Anger. When I think of that word I picture someone throwing things and screaming at the top of their voice. I picture someone punching a wall as hard as they can till their knuckles are covered in blood. But isn’t that what everyone pictures when they hear that word? They never imagine there could be real pain underneath, pain that’s tearing them apart.
Anger was a word I never wanted to associate myself with, but it was what I was labelled. I could tell people were scared of my outbursts and seeing the look on their faces when that happens is the worst thing in the world. But I couldn’t change. Anger was all I knew. It was the only was to express myself. I could never talk about my problems, I was too ashamed, I knew the minute I would open my mouth to talk that I would fall apart. I never wanted to be weak, I never wanted to show that part of me, because when I open up people take advantage, they use what you said against you. Trust was a big issue for me. I had known anger from a young age, I grew up with it, I thought getting away from that anger would help but it only followed, the anger was in me not the people around me and no matter how many times I tried to run away it followed. Years later I’m not just angry, I suffer from depression and self harm, and I hate every inch of my body, inside and out. Where there is anger there is always pain underneath. My anger turned into depression, it was replaced with an empty feeling, a feeling of nothingness. People still don’t understand that I don’t mean to hurt them, I just have never known a different way of expressing how I feel.

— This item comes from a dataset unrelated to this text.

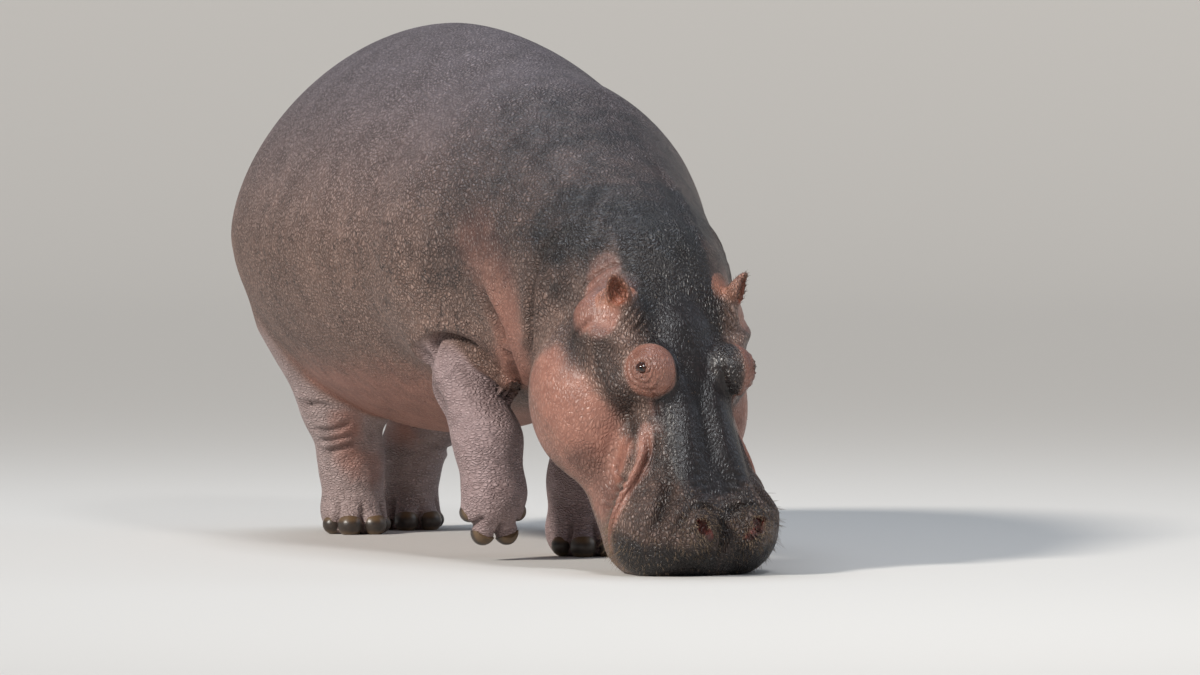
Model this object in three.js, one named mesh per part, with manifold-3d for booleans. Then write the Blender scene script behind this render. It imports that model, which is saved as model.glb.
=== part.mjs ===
// Hippopotamus, a still life-size model of an adult that walks with its muzzle on the ground.
// Millimetres, +Z up. The animal faces -Y, its left side is +X, and the floor is Z = 0.
//
// The body is one smooth field of named forms: a form is a function of a point that gives about
// the distance to a surface, negative inside. The field is meshed in the region of each body part,
// and flat cuts part one region from the next with a hair-thin gap.

import * as THREE from "three";
import { mergeVertices } from "three/addons/utils/BufferGeometryUtils.js";
import Module from "manifold-3d";

const wasm = await Module();
wasm.setup();

const V = (x, y, z) => new THREE.Vector3(x, y, z);
const GAP = 0.3; // between parts that meet
const OVERRUN = 1.6; // cells that a region's mesh runs past its cuts, before it is cut

// ---- Driving dimensions ----

const BACK_HEIGHT = 1497; // highest point of the arched back
const WIDEST_HEIGHT = 888; // where the flanks stand out farthest
const BELLY_HEIGHT = 316; // lowest point of the belly
const BODY_WIDTH = 1132;
const PEAK_AT = 200; // how far behind the origin the back is highest
const BARREL_BEHIND = 1040; // from that point to the end of the rump
const BARREL_AHEAD = 1380; // and to the front of the chest

const HEAD_PITCH = 68; // degrees that the face points below the horizon
const HEAD_YAW = 12; // degrees that the head turns to the animal's left
const HEAD_ORIGIN = V(45, -1590, 809); // on the forehead, between the ears
const EYE = { along: 281, aside: 163, above: 8, radius: 22 };
const ORBIT = { along: 281, aside: 128, above: -16 };
const EAR = { along: 82, aside: 176, above: -14 };
const NOSTRIL = { along: 730, aside: 88, above: 16 };
const MOUTH_CORNER = { along: 405, above: -110 };
const LIP_END = { along: 800, above: -262 }; // where the mouth's line meets the floor
const JAW_ANGLE = { along: 200, above: -430 }; // the rear lower corner of the jaw

// ---- Forms ----

const radians = THREE.MathUtils.degToRad;
const mix = (a, b, t) => a + (b - a) * t;
const clamp01 = (t) => Math.min(1, Math.max(0, t));

const ellipsoid = (centre, radii) => (p) => {
  const x = (p.x - centre[0]) / radii[0];
  const y = (p.y - centre[1]) / radii[1];
  const z = (p.z - centre[2]) / radii[2];
  const reach = Math.hypot(x, y, z);
  const slope = Math.hypot(x / radii[0], y / radii[1], z / radii[2]);
  return slope < 1e-9 ? -Math.min(...radii) : (reach * (reach - 1)) / slope;
};

// A tapered round bar from a to b.
const bar = (a, b, radiusA, radiusB) => {
  const start = V(...a);
  const along = V(...b).sub(start);
  const length2 = along.lengthSq();
  const q = V(0, 0, 0);
  return (p) => {
    q.copy(p).sub(start);
    const t = clamp01(q.dot(along) / length2);
    return q.addScaledVector(along, -t).length() - mix(radiusA, radiusB, t);
  };
};

// Bars along a chain of joints, each joint [x, y, z, radius].
const chain = (joints, soft) =>
  blend(
    soft,
    ...joints.slice(1).map((end, i) => {
      const start = joints[i];
      return bar(start.slice(0, 3), end.slice(0, 3), start[3], end[3]);
    }),
  );

const softMin = (a, b, soft) => {
  const h = Math.max(soft - Math.abs(a - b), 0) / soft;
  return Math.min(a, b) - (h * h * soft) / 4;
};

// Forms joined with a fillet of about the soft radius.
const blend = (soft, ...forms) => (p) => forms.reduce((d, f) => softMin(d, f(p), soft), Infinity);

// The same form on both sides of the middle plane.
const pair = (make) => {
  const right = make(-1);
  const left = make(1);
  return (p) => Math.min(right(p), left(p));
};

// A form made in a frame of its own, read in the body's frame.
const placed = (frame, form) => {
  const inverse = frame.clone().invert();
  const q = V(0, 0, 0);
  return (p) => form(q.copy(p).applyMatrix4(inverse));
};

// ---- Frames ----

// A frame whose -Y points ahead, turned to the left by yaw and down by pitch.
const frameAt = (origin, yaw, pitch) =>
  new THREE.Matrix4()
    .makeRotationFromEuler(new THREE.Euler(radians(pitch), 0, radians(yaw), "ZYX"))
    .setPosition(origin);

const headFrame = frameAt(HEAD_ORIGIN, HEAD_YAW, HEAD_PITCH);
// In the head's frame -Y runs down the face to the lips, +X is left and +Z is out of the forehead.
const at = (along, aside, above) => [aside, -along, above];

// ---- The trunk ----

const BACK_ROUNDNESS = 1.67; // 2 would be an ellipse; less is more like a tent
const FRONT_DROP = 80; // how far the front of the barrel sinks below the peak
const REAR_DROP = 10;
const REAR_BLUNTNESS = 2.4; // 2 would be an ellipse; more keeps the rump high near its end
const BELLY_ROUNDNESS = 1.72;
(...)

I remeber the look on my sisters face when I slapped her. They way her eyes widened, and the way her mouth formed an o shape. She was shocked, I had never hit her before until that day. My anger was never usually physical, it was verbal. Well that was the final straw, after that I was pushed into therapy and counselling. No one that I cared about stopped to ask me why. They never let me explain, they just wanted me away so I couldn’t hurt anyone. The only person that tried was my mum, but she gave up after a while and started listening to everyone else. I felt like an outcast in my own home, people started acting like there was something wrong with so I believed there was, and that’s the worst thing you can do. People will try and manipulate you into thinking you are someone you are not. They will mess with your head and feeling, the will tear you down. But don’t listen, you know who you are and you know who you want to be. The minute you met yourself go, you can’t get you back.